Ylva Johansson regrette vivement cette décision, soulignant le risque accru de nouveaux décès dans le désert. Elle explique que l’abrogation de la loi de 2015 pourrait créer un appel d’air pour les migrants subsahariens cherchant à rejoindre les côtes européennes.
Pour l’Union européenne, cette loi avait contribué à réduire significativement le nombre de décès sur la route migratoire et à diminuer les arrivées illégales sur son territoire.
Le gouvernement nigérien, en revanche, affirme que la loi avait été votée sous l’influence de puissances étrangères, rendant illicites des activités régulières. Selon Niamey, cela constituait une contradiction flagrante avec les règles communautaires et les intérêts des citoyens nigériens.
Rétablir une économie liée à la migration
Niamey justifie sa décision par le souci de rétablir une économie liée à la migration, particulièrement présente à Agadez, contribuant largement à son développement.
La décision du CNSP peut également être interprétée comme une réaction à la pression de Bruxelles, qui a récemment exigé la libération du président nigérien, Mohamed Bazoum, tel que l’a reconnu un journal nigérien.

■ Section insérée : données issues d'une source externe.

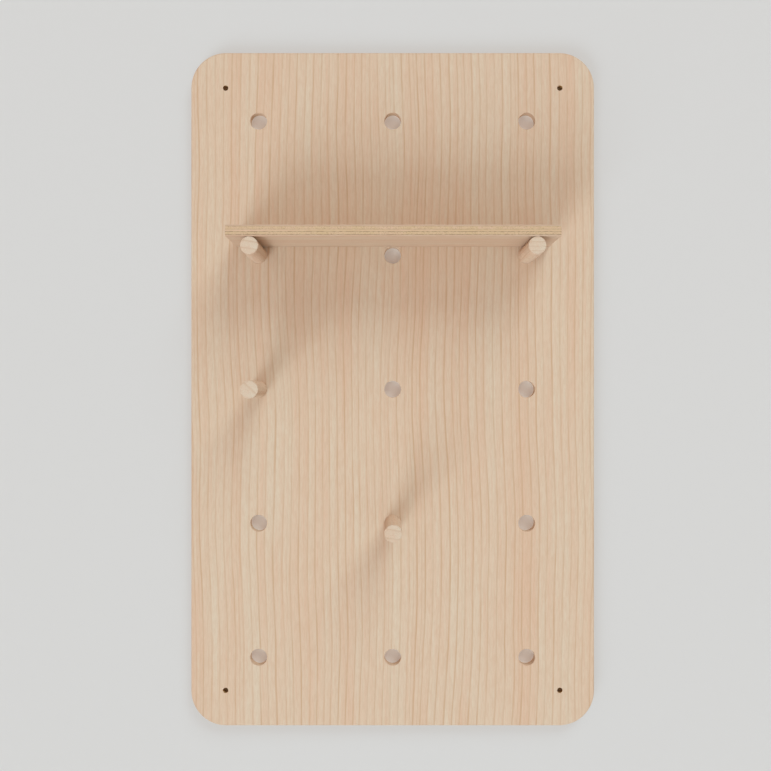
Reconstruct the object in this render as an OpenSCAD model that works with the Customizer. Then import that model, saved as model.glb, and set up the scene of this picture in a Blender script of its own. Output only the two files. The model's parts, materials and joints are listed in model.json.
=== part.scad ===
/* [Panel] */
// Number of peg hole columns
columns = 3; // [3:1:7]
// Number of peg hole rows
rows = 5; // [4:1:9]
// Distance between neighbouring peg holes
pitch = 150; // [110:5:250]
// Distance from the outer columns of peg holes to the panel's sides
side_margin = 75.5; // [65:0.5:120]
// Distance from the top and bottom rows of peg holes to the panel's ends
end_margin = 76.5; // [65:0.5:120]
// Thickness of the plywood panel
panel_t = 12; // [9:1:21]
// Radius of the panel's four corners
corner_r = 39; // [5:1:50]

/* [Wall screws] */
// Diameter of the four screw holes
screw_hole_d = 6; // [3:0.5:8]
// How far each screw hole lies out from its corner peg hole, sideways and endways
screw_out = 37; // [30:1:40]

/* [Pegs] */
// Diameter of a dowel peg
peg_d = 18.7; // [12:0.1:28]
// Gap all round a peg in its hole, so that it pushes in by hand
peg_play = 0.05; // [0.01:0.01:0.1]
// How far a peg stands out in front of the panel
peg_reach = 80; // [40:1:150]
// Width of the sanded edge round both ends of a peg
peg_chamfer = 0.6; // [0.2:0.1:2]
// Row of the hanging peg in the left column, counted from the top
left_peg_row = 3; // [3:1:4]
// Row of the hanging peg in the middle column, counted from the top
centre_peg_row = 4; // [3:1:4]

/* [Shelf] */
// How far the shelf board reaches past the middle of each peg that carries it
shelf_overhang = 25; // [10:1:50]
// Thickness of the shelf board
shelf_t = 12; // [6:1:21]
// Row of the two pegs that carry the shelf, counted from the top
shelf_row = 2; // [1:1:2]
// Gap that keeps the loose shelf clear of its pegs
shelf_lift_gap = 0.1; // [0.1:0.1:0.5]
// Gap that keeps the loose shelf clear of the panel
shelf_back_gap = 0.3; // [0.1:0.1:1]

/* [Hidden] */
$fn = 96;

panel_w = (columns - 1) * pitch + 2 * side_margin;
panel_h = (rows - 1) * pitch + 2 * end_margin;
peg_hole_d = peg_d + 2 * peg_play;
left_column = 1;
centre_column = ceil(columns / 2);
right_column = columns;
shelf_w = (right_column - left_column) * pitch + 2 * shelf_overhang;
// The shelf's front edge is level with the ends of its pegs
shelf_d = peg_reach - shelf_back_gap;
// Extra length that carries a drill past both faces
drill_past = 1;
plywood = [0.85, 0.75, 0.64];
dowel = [0.88, 0.78, 0.68];

// Centre of a hole, with columns counted from the left and rows from the top
function hole_x(column) = (column - (columns + 1) / 2) * pitch;
function hole_z(row) = ((rows + 1) / 2 - row) * pitch;

// A rectangle with true arcs at its corners
module rounded_rectangle(w, h, r) {
    square([w - 2 * r, h], center = true);
    square([w, h - 2 * r], center = true);
    for (sx = [-1, 1], sy = [-1, 1])
        translate([sx * (w / 2 - r), sy * (h / 2 - r)]) circle(r);
}

// A drill that goes through the panel from back to front
module drill(x, z, d) {
    translate([x, drill_past, z])
        rotate([90, 0, 0]) cylinder(d = d, h = panel_t + 2 * drill_past);
}

// The panel stands on the wall plane Y = 0 and faces -Y
module pegboard_panel() {
    color(plywood)
        difference() {
            rotate([90, 0, 0])
                linear_extrude(panel_t) rounded_rectangle(panel_w, panel_h, corner_r);
            for (column = [1 : columns], row = [1 : rows])
                drill(hole_x(column), hole_z(row), peg_hole_d);
            for (sx = [-1, 1], sz = [-1, 1])
                drill(
                    sx * (hole_x(columns) + screw_out),
                    sz * (hole_z(1) + screw_out),
                    screw_hole_d
                );
        }
}

// A plain dowel that fills its hole's depth and stands out in front,
// with the same small chamfer at both ends
module peg(column, row) {
    length = panel_t + peg_reach;
    end_d = peg_d - 2 * peg_chamfer;
    color(dowel)
        translate([hole_x(column), 0, hole_z(row)])
            rotate([90, 0, 0]) {
                cylinder(d1 = end_d, d2 = peg_d, h = peg_chamfer);
                translate([0, 0, peg_chamfer])
                    cylinder(d = peg_d, h = length - 2 * peg_chamfer);
                translate([0, 0, length - peg_chamfer])
                    cylinder(d1 = peg_d, d2 = end_d, h = peg_chamfer);
            }
}

// The loose board lies on its two pegs with its back edge along the panel
module shelf_board() {
    color(plywood)
        translate([
            -shelf_w / 2,
            -panel_t - peg_reach,
            hole_z(shelf_row) + peg_d / 2 + shelf_lift_gap
        ])
            cube([shelf_w, shelf_d, shelf_t]);
}

module shelf_peg_left() {
    peg(left_column, shelf_row);
}

module shelf_peg_right() {
    peg(right_column, shelf_row);
}

module hanging_peg_left() {
    peg(left_column, left_peg_row);
}

module hanging_peg_centre() {
    peg(centre_column, centre_peg_row);
}

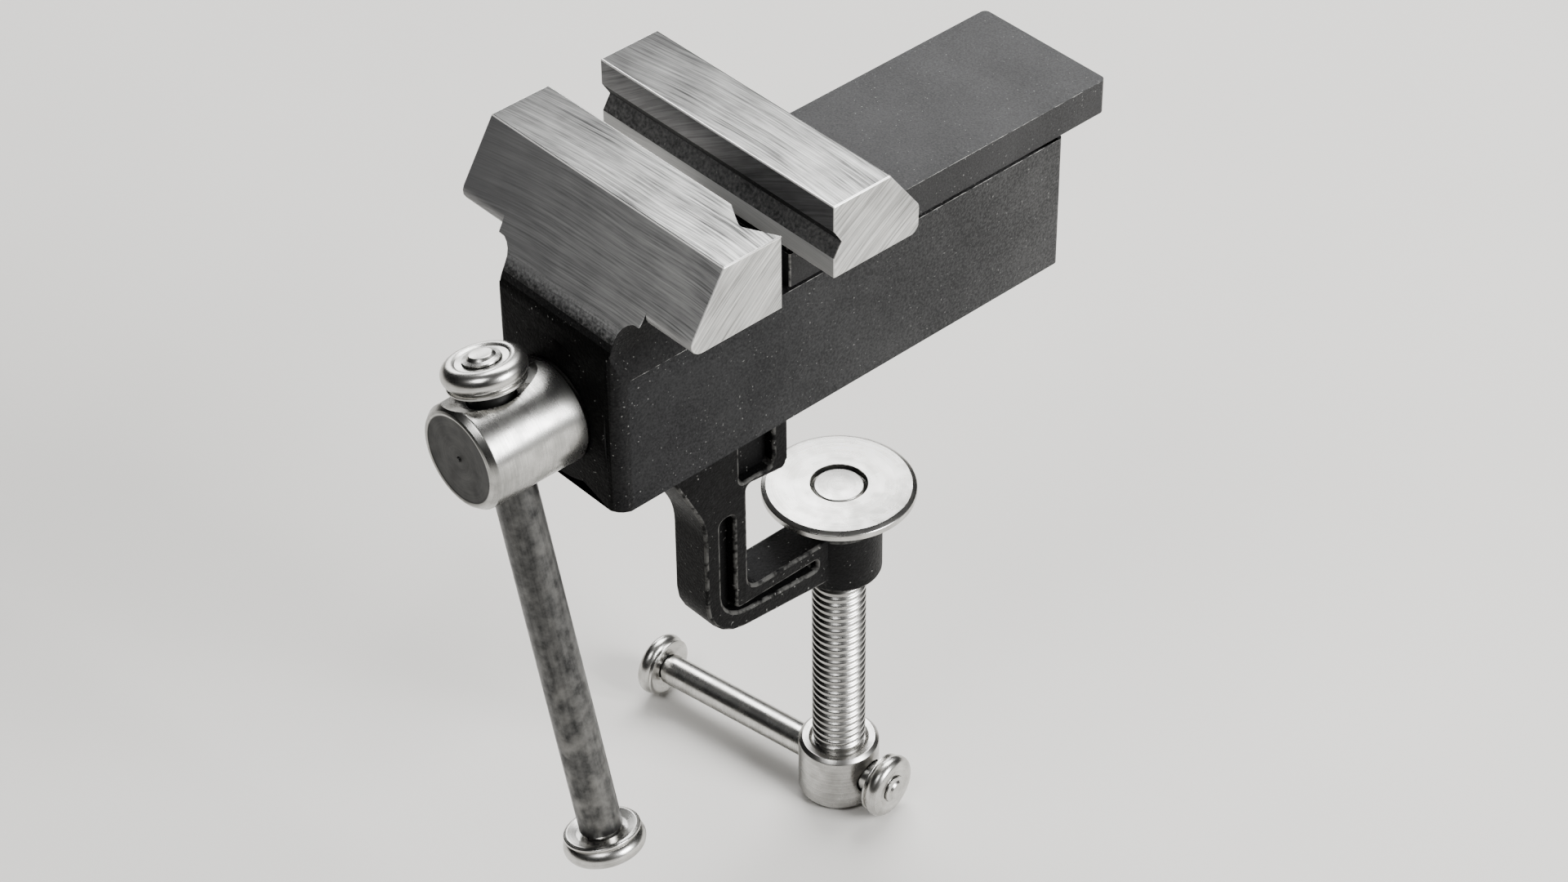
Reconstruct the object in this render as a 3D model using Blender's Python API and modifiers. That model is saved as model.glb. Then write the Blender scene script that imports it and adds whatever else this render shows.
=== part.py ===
"""Small clamp-on bench vise, as its separate pieces.

Metres, +Z up. The origin is on the underside of the body, straight above the axis of the clamp
screw: this is the face that sits on the bench. -Y is the end with the spindle head, and the
moving jaw opens towards +Y.
"""

import math

import bmesh
import bpy
from mathutils import Matrix, Vector

# Clearances
GAP = 0.0003  # between pieces that touch or run on each other
OVER = 0.002  # how far a cutter passes the face that it opens
SET_IN = 0.0004  # how far a joined block starts behind the face next to it

# Body: the casting with the fixed jaw
BODY_WIDTH = 0.024
BODY_HEIGHT = 0.02125
BODY_FRONT = -0.0498
BODY_REAR = 0.0307
BODY_EDGE = 0.0006
BODY_FRONT_CORNER = 0.0022
BODY_REAR_CORNER = 0.0009
SPINDLE_HEIGHT = 0.0117
BOSS_RADIUS = 0.0084
BOSS_FLARE = 0.0026  # how much wider the boss is where it leaves the casting
BOSS_PROUD = 0.0005
BOSS_ROOT = 0.0030
FRONT_WALL = 0.0096
CHANNEL_SIDE_ROOM = 0.0007  # between the nut's flange and the channel's side
CHANNEL_FLOOR = 0.0036
CHANNEL_ROOF = 0.0195
TONGUE_SLOT_RECESS = 0.0018  # how far the slot's foot is cut out on each side
TONGUE_SLOT_TOP = 0.0090

# Jaws
JAW_WIDTH = 0.045
JAW_TOP = 0.0413
JAW_HEIGHT = 0.0112
FIXED_JAW_FACE = -0.0307
FIXED_JAW_THICKNESS = 0.0095
FLANK_SLOPE = 0.62
FLANK_FOOT_RADIUS = 0.0017
NECK_WIDTH = 0.0218
NECK_FILLET = 0.0026
NECK_FRONT_RADIUS = 0.0090
NECK_SET_BACK = 0.00002  # of the neck behind the faces that it continues
NECK_FOOT_RISE = 0.0040
NECK_ROOT = 0.0030  # how far a neck reaches into the block above or below it
NOTCH_START = 0.0132
NOTCH_ROOT = 0.0174
NOTCH_DEPTH = 0.0025
NOTCH_RADIUS = 0.0012
JAW_OPENING = 0.0088

# Moving jaw
MOVING_JAW_THICKNESS = 0.0098
MOVING_JAW_DEPTH = 0.0148
MOVING_JAW_FOOT_HEIGHT = 0.0043  # of its thick foot, above its underside
MOVING_JAW_FOOT_RADIUS = 0.0016
GRIP_HEIGHT = 0.0039
GRIP_GROOVE_DEPTH = 0.0013
GRIP_GROOVE_DROP = 0.0021
GRIP_STRIP_HEIGHT = 0.0031
PLATE_WIDTH = 0.0235
PLATE_THICKNESS = 0.0053
PLATE_LENGTH = 0.0586
PLATE_CORNER = 0.0009
PLATE_EDGE = 0.0004
KEEL_SET_BACK = 0.0022
KEEL_LENGTH = 0.0160
SMALL_EDGE = 0.0004

# Spindle and its nut
SPINDLE_RADIUS = 0.0040
SPINDLE_END = 0.0263
HEAD_RADIUS = 0.0075
HEAD_LENGTH = 0.0156
HEAD_CHAMFER = 0.0009
CROSS_HOLE_FROM_HEAD_REAR = 0.0084
SPINDLE_END_CHAMFER = 0.0008
THRUST_WASHER_BAND = 0.0030
THRUST_WASHER_THICKNESS = 0.0010
COLLAR_BAND = 0.0025
COLLAR_LENGTH = 0.0050
PIN_RADIUS = 0.0010
NUT_WALL = 0.0013
NUT_FLANGE_BAND = 0.0013
NUT_FLANGE = 0.0025

# Handle of the spindle
BAR_RADIUS = 0.0030
BAR_TILT = math.radians(15.5)
BAR_GRIP = 0.0687  # clear length between the two knobs
KNOB_RADIUS = 0.00575
KNOB_THICKNESS = 0.0037
KNOB_RIM = 0.55  # share of the thickness that the full round rim takes
KNOB_STEP = 0.72  # step's radius, as a share of the rim's
SHANK = 0.8  # riveted end's radius, as a share of the bar's
RIVET_HEAD = 0.87  # rivet head's radius, as a share of the bar's
RIVET_HEIGHT = 0.0006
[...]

La commissaire européenne Ylva Johansson souligne que le seul programme maintenu par l’Union européenne est la coopération dans le cadre du régime des Nations unies pour l’évacuation des réfugiés de Libye en vue de leur réinstallation au Niger.
Cette abrogation de la loi nigérienne sur le trafic de migrants marque un tournant majeur dans la politique migratoire de la région. Les inquiétudes de l’Union européenne soulignent les enjeux humanitaires et sécuritaires qui accompagnent de telles décisions, tandis que le gouvernement nigérien défend son choix en mettant en avant la souveraineté nationale et l’influence étrangère présumée sur la législation antérieure.
La situation continuera probablement d’évoluer avec des répercussions importantes sur la dynamique migratoire en Afrique de l’Ouest.